First we understand that if they are not financially independent, there is no possibility for independence. So this is the first step we tackle. I used to say that we sit to talk with them about life and understand where are their problems. And in the meantime we make products that are the result of this. So the whole goal was never to simply make these products but to help them open up about the issues they are facing during the time they are making this product. So we help them to overcome violence in their houses, to learn new skills, to learn new tasks, to occupy different roles in society and inside the project. So for example, Mooska, she’s one of the women in our project. She started as someone doing crochet and now she’s the person handling all the finances we do in India. So she was completely trained inside the project and she learned all the systems and everything and now she’s the one taking care of our finances. When it comes into culture, definitely we have to adapt and it’s never that we impose something in these women or we say this is the way for empowerment and you have to act X, Y, Z. We always try to listen to them and see in which phase of their lives they are and what they actually need. And we see how we can contribute to that. In some cases we have women that they are still suffering domestic violence for example. And they are still in the process of understanding and stepping out of these and becoming empowered and come from the situation. But our paper in this position is that we really respect them and we wait for them to have this feeling that it is really their time to talk about what they want and what they don’t.

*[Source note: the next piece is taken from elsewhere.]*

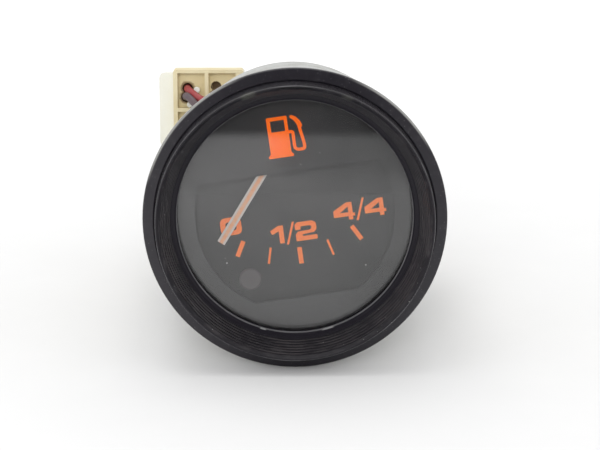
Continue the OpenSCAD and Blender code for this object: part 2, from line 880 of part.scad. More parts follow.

By starting their own businesses, we have a few women in the project who did that already by proposing new programs and new products that we make inside the project. So lately we have been doing cooking classes in India and the current situation, we had to stop all the classes and everything, but this was a program that was working very successfully. We were promoting on TripAdvisor and Airbnb and this is something that was completely developed by one of the ladies in the project. Another way is that they can become a full time employed by the project and every year we make interviews to understand which one of them would like to become full time employed. Actually most of them they would like to get a full time employment in Project Tres. But up to now we are not able to financially sustain all of them as full time workers. So we just pay them for production. They can also work for other organizations or companies and we always support them in the process of telling the person hiring them how much they wanna earn, like what are the days that they need off and everything like that.
They’re already the present of entrepreneurship, especially in the moment like now, we see that the world is really not being able to cope with the practices we are doing so far. So when we are just thinking about the money and capitalism and exponential growth, this is really not possible. This is really something that it’s broken though and it will keep on breaking. I believe it is not an easy choice for sure. And maybe not all the companies are going to be able to completely shift into a sustainable and social entrepreneurship model. But I believe that every niche brand and organization and company that doesn’t really start taking social responsibility from now on, I think they are not going to be able to survive.